Posted: Jan 23, 2012 at 0005 hrs IST

New Delhi The copyright bills being considered in the US, which led to Wikipedia briefly shutting down in protest, would give the US authorities powers to take down websites based in India, too, if they are suspected of infringing copyright. The senate has put off voting on the PROTECT IP bill.

The PROTECT IP and Stop Online Piracy bills would affect Indian websites, says Pavan Duggal, a lawyer at the Supreme Court. “The laws have been drafted in mischievously broad terms, which are so wide that they are aiming to give extraterritorial applicability to such laws,” he says.

The PROTECT IP bill (“Preventing Online Threats to Economic Creativity and Theft of Intellectual Property Bill of 2011”) gives the American government powers to start legal proceedings against a non-US website if it is suspected of being “dedicated to infringing activities”.

The bill, sponsored by Democrats and Republicans in the US Senate, allows US courts to order American ISPs to take steps to prevent such websites from translating to the correct internet protocol address once the American government files its charges. These orders can be issued when the domains are based outside the United States. “If your website is available in the US, you fall under the purview of the law,” Duggal says.

The bill also allows US courts to order financial institutions to “prevent, prohibit, or suspend” their relationships with the websites. Search engines could be ordered to “remove or disable access to the Internet site associated with the domain name.”

Duggal says online advertising platforms would also be forced to restrict access to websites accused of copyright infringement. “Accounts like Google Adsense could be disabled to virtually make your online presence obsolete.

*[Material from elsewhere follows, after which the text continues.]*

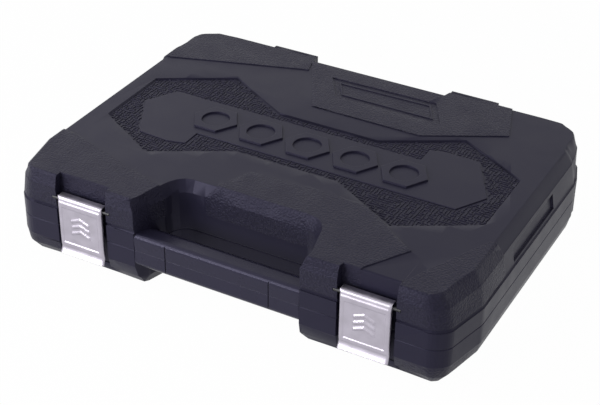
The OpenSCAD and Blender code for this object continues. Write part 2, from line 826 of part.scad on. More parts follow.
module extension_bar_250() {
    color(steel_color) translate([ext_xl[0] + ext_xl[2], ext_xl[1], lie_z(ext_xl[3])]) rotate([0, 0, 180])
        extension(ext_xl[2], ext_xl[3], ext_xl[4], ext_xl[5]);
}

module extension_bar_125() {
    extension_at(ext_l);
}

module extension_bar_100() {
    extension_at(ext_m);
}

module extension_bar_50() {
    extension_at(ext_s);
}

// ---- universal joints ----------------------------------------------------

// Yoke along -X from its pivot: a body with a square hole or tang and two ears. The ears' pin runs
// along Y where ears_y is true, and along Z where it is false.
module yoke(od, length, drive, ears_y, male) {
    ear = od * 0.62;
    body = length - ear;
    rotate([0, -90, 0]) difference() {
        union() {
            translate([0, 0, ear - eps]) cylinder(r = od / 2, h = male ? body - drive * 1.2 : body, $fn = 48);
            if (male) translate([0, 0, length - drive * 1.2 - eps]) tang(drive, drive * 1.2);
            intersection() {
                cylinder(r = od / 2, h = ear + eps, $fn = 48);
                rotate([0, 0, ears_y ? 90 : 0]) for (e = [-1, 1])
                    translate([e > 0 ? od * 0.29 : -od * 0.5, -od * 0.26, 0]) cube([od * 0.21, od * 0.52, ear + 1]);
            }
            rotate([0, 0, ears_y ? 90 : 0]) intersection() {
                rotate([0, 90, 0]) cylinder(r = od * 0.26, h = od, center = true, $fn = 48);
                cylinder(r = od / 2, h = od, center = true, $fn = 48);
                difference() {
                    cube([od, od, od], center = true);
                    cube([od * 0.58, od * 2, od * 2], center = true);
                }
            }
        }
        rotate([0, 0, ears_y ? 90 : 0]) rotate([0, 90, 0])
            cylinder(r = od * 0.1 + 0.05, h = od * 2, center = true, $fn = 32);
        if (!male) translate([-drive / 2 - 0.05, -drive / 2 - 0.05, length - drive * 1.2])
            cube([drive + 0.1, drive + 0.1, drive * 2]);
    }
}

// Cross piece: a small block with a pin each way.
module cross_piece(od) {
    intersection() {
        cube([od * 0.5, od * 0.5, od * 0.5], center = true);
        sphere(r = od * 0.36, $fn = 32);
    }
    rotate([90, 0, 0]) cylinder(r = od * 0.1, h = od * 0.94, center = true, $fn = 32);
    cylinder(r = od * 0.1, h = od * 0.94, center = true, $fn = 32);
}

// Pivot x, y, diameter and length of each half of the two joints.
uj_l = [112, 116.5, 26, 35];
uj_s = [-118, -59.5, 13, 19];
module uj_place(u) {
    color(steel_color) translate([u[0], u[1], lie_z(u[2])]) children();
}

module large_universal_joint_input() {
    uj_place(uj_l) yoke(uj_l[2], uj_l[3], drive_l, false, false);
}

module large_universal_joint_cross() {
    uj_place(uj_l) cross_piece(uj_l[2]);
}

module large_universal_joint_output() {
    uj_place(uj_l) rotate([0, 0, 180]) yoke(uj_l[2], uj_l[3], drive_l, true, true);
}

module small_universal_joint_input() {
    uj_place(uj_s) yoke(uj_s[2], uj_s[3], drive_s, false, false);
}

module small_universal_joint_cross() {
    uj_place(uj_s) cross_piece(uj_s[2]);
}

module small_universal_joint_output() {
    uj_place(uj_s) rotate([0, 0, 180]) yoke(uj_s[2], uj_s[3], drive_s, true, true);
}

// ---- ratchets ------------------------------------------------------------

// Head centre x, y; head radius; head thickness; underside z; length; grip radius; grip length; drive.
rat_l = [-156, 108, 20, 23, 23, ratchet_l_len, 14, 105, drive_l];
rat_s = [-64, -74, 12, 14, 27, ratchet_s_len, 8, 62, drive_s];

// Frame of ratchet r: head centre at the origin, handle along +X, underside of the head at z = 0.
module rat_place(r) {
    translate([r[0], r[1], r[4]]) children();
}

function rat_tail(r) = r[5] - r[2];
function rat_axis(r) = r[3] * 0.5;

module ratchet_body(r) {
    hr = r[2];
    t = r[3];
    neck = hr * 0.36;
    difference() {
        union() {
            cylinder(r = hr, h = t, $fn = 64);
            // Pear-shaped shoulder from the head to the shank
            linear_extrude(t) polygon([[hr * 0.35, -hr * 0.93], [hr * 1.55, -neck * 1.1],
                [hr * 1.55, neck * 1.1], [hr * 0.35, hr * 0.93]]);
            x_cylinder(neck, hr * 0.9, rat_tail(r) - r[7], 0, rat_axis(r), 48);
            x_cylinder(neck * 0.8, rat_tail(r) - r[7] - 1, rat_tail(r) - 4, 0, rat_axis(r), 32);
        }
        // Room for the drive wheel, the pawl and the cover
        translate([0, 0, -1]) cylinder(r = r[8] * 0.64 + hr * 0.1 + 0.06, h = t, $fn = 48);
        translate([0, 0, t * 0.2]) cylinder(r = hr * 0.66, h = t, $fn = 48);
        translate([0, -hr * 0.42, t * 0.2]) cube([hr * 1.06, hr * 0.84, t]);
        translate([0, 0, t * 0.88]) linear_extrude(t) polygon(cover_outline(hr, 0.1));
    }
}

function cover_outline(hr, d) =
    concat([for (a = [60 : 15 : 300]) (hr * 0.84 + d) * [cos(a), sin(a)]],
        [[hr * 1.24 + d, -hr * 0.36 - d], [hr * 1.24 + d, hr * 0.36 + d]]);

module ratchet_cover(r) {
    hr = r[2];
    t = r[3];
    difference() {
        translate([0, 0, t * 0.88]) linear_extrude(t * 0.12) polygon(cover_outline(hr, 0));
        // Holes for the release button, the selector's spindle and two screws
        cylinder(r = hr * 0.3 + 0.08, h = t * 2, $fn = 40);
        translate([hr * 0.86, 0, 0]) cylinder(r = hr * 0.12 + 0.08, h = t * 2, $fn = 32);
        for (e = [-1, 1]) translate([-hr * 0.5, e * hr * 0.5, t]) cylinder(r = hr * 0.08, h = 1, center = true, $fn = 20);
    }
}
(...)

In addition, they can also get orders directed to payment service providers like Pay Pal to block or freeze your accounts.”

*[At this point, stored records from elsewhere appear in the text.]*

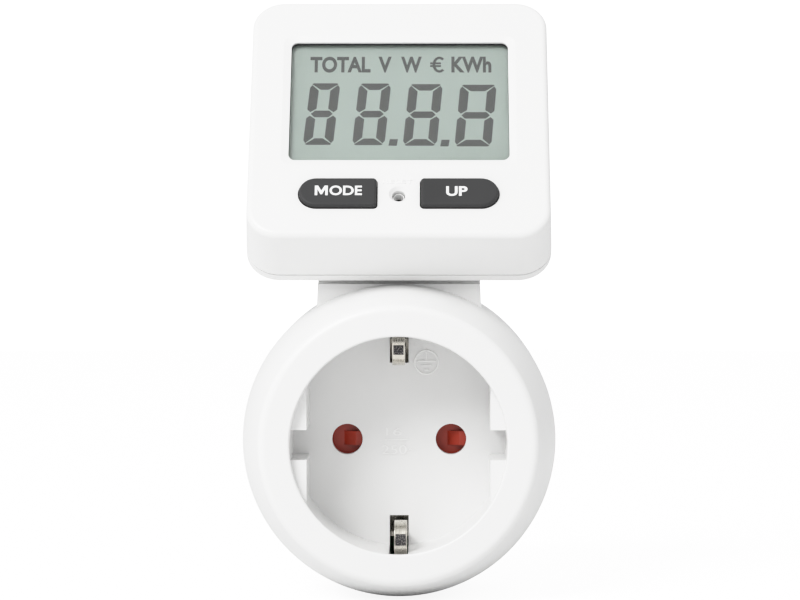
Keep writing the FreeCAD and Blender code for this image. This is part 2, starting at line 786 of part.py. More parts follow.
def plug_end_trims(end):
    """An earth groove in the plug, and the slot that lets its strip into the case."""
    half = s.groove_width / 2
    slot_half = s.strip_width / 2 + s.fit_gap
    floor_z = plug_r - s.groove_depth
    groove = span(end, floor_z, plug_r + PAST)
    slot = span(end, floor_z, floor_z + s.strap_wall + s.fit_gap)
    return [box(-half, half, wall_y, PAST, *groove),
            box(-slot_half, slot_half, flange_y - PAST, wall_y + PAST, *slot)]


def rear_shell():
    housing = turned_body([
        (split_y, inner_r),
        (split_y, flare_r - s.joint_groove),
        (split_y + s.joint_groove, flare_r - s.joint_groove),
        (split_y + s.joint_groove, flare_r),
        (taper_y, flare_r),
        (wall_y, s.base_dia / 2),
        (wall_y, plug_r),
        (0, plug_r),
        (0, 0),
        (flange_y, 0),
        (flange_y, s.base_dia / 2 - s.case_wall),
        (taper_y, inner_r),
    ])
    round_edges(housing, s.base_round, circle_at(wall_y, s.base_dia / 2))
    round_edges(housing, s.plug_round, circle_at(as_size(0), plug_r))
    pieces = [housing, neck_shell(split_y, wall_y), tongue()]
    trims = [neck_hollow(), plug_hollow()]
    for _name, side in SIDES:
        trims += plug_side_trims(side)
    for _name, end in ENDS:
        trims += plug_end_trims(end)
    for x, z in screw_spots():
        pieces.append(rod_along_y(x, z, well_r, split_y, flange_y + SINK))
        trims.append(rod_along_y(x, z, s.screw_dia / 2 + s.screw_gap, split_y - PAST, seat_y + PAST))
        trims.append(rod_along_y(x, z, s.screw_head_dia / 2 + s.screw_gap, seat_y, wall_y + PAST))
    return cut(fuse(*pieces), *trims)


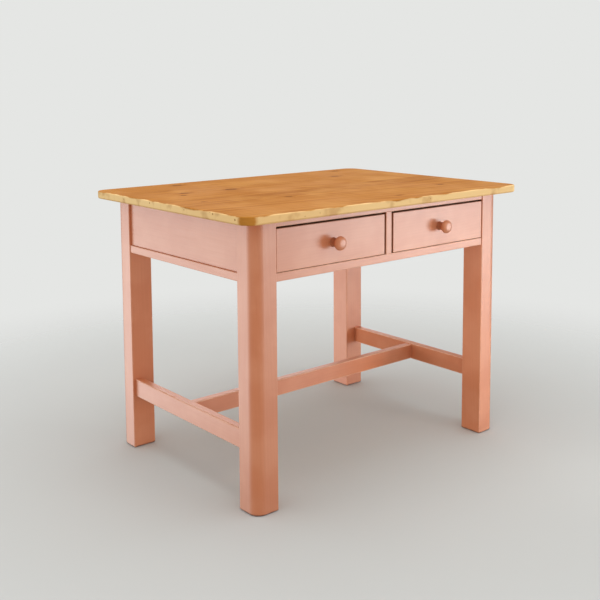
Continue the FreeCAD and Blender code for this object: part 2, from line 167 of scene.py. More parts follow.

Last month, Mark Lemley, David S Levine and David G Post, internet lawyers at Stanford University, said: “Websites can be ‘completely removed from circulation’ - rendered unreachable by, and invisible to, Internet users in the United States and abroad - immediately upon application by the government, without any reasonable opportunity for the owner or operator of the website in question to be heard or to present evidence on his or her own behalf.”

The Stop Online Piracy bill, moved by Republicans in the lower chamber of the US Congress, has been criticised for allowing holders of intellectual property to act against alleged offenders without any judicial supervision.

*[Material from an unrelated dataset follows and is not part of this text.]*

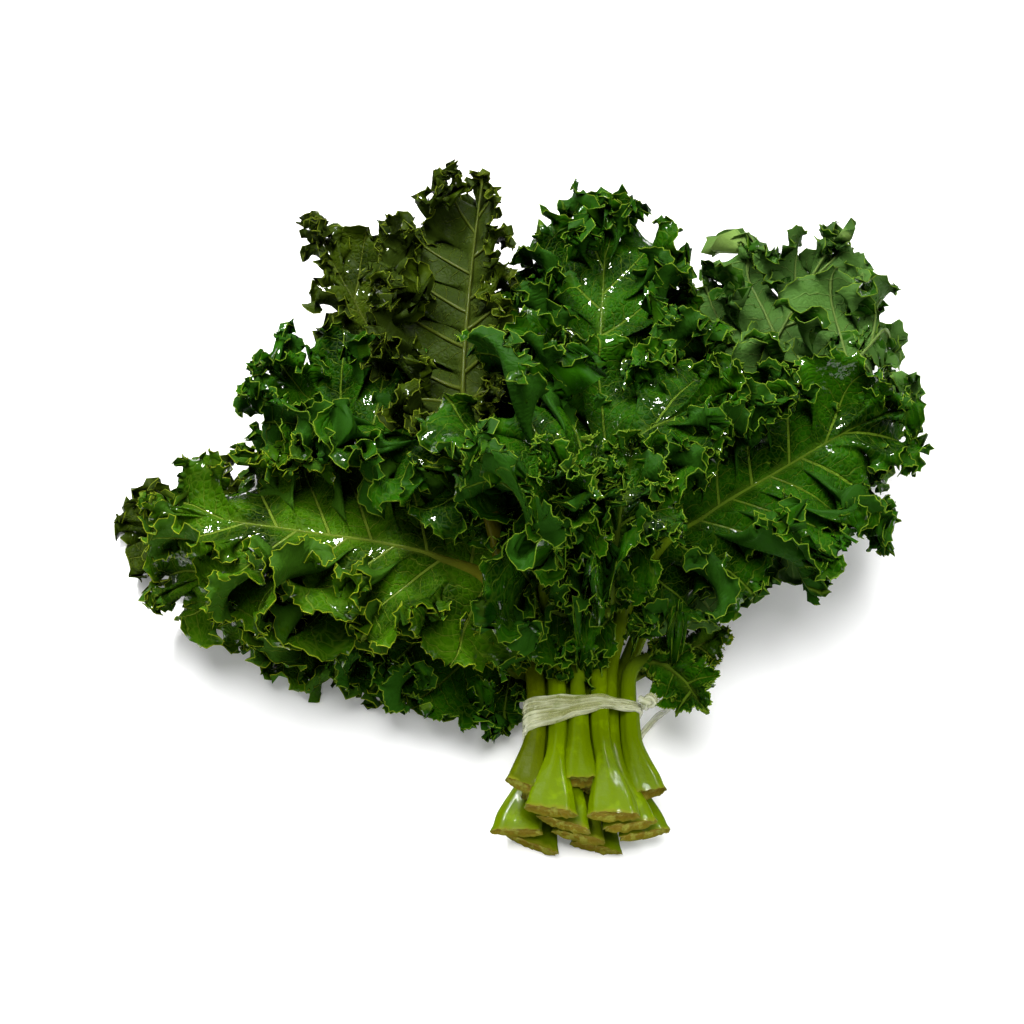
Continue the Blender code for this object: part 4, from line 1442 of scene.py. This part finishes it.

Owners of intellectual property would only have to provide facts to credit-card companies supporting their “reasonable belief” that the accused website is “a foreign infringing site or dedicated to theft of US property”.

Duggal says the bills represent another effort by a government to tighten its grip on the internet. “ If you are the target of such legal actions, you have no effective defences available,” he says.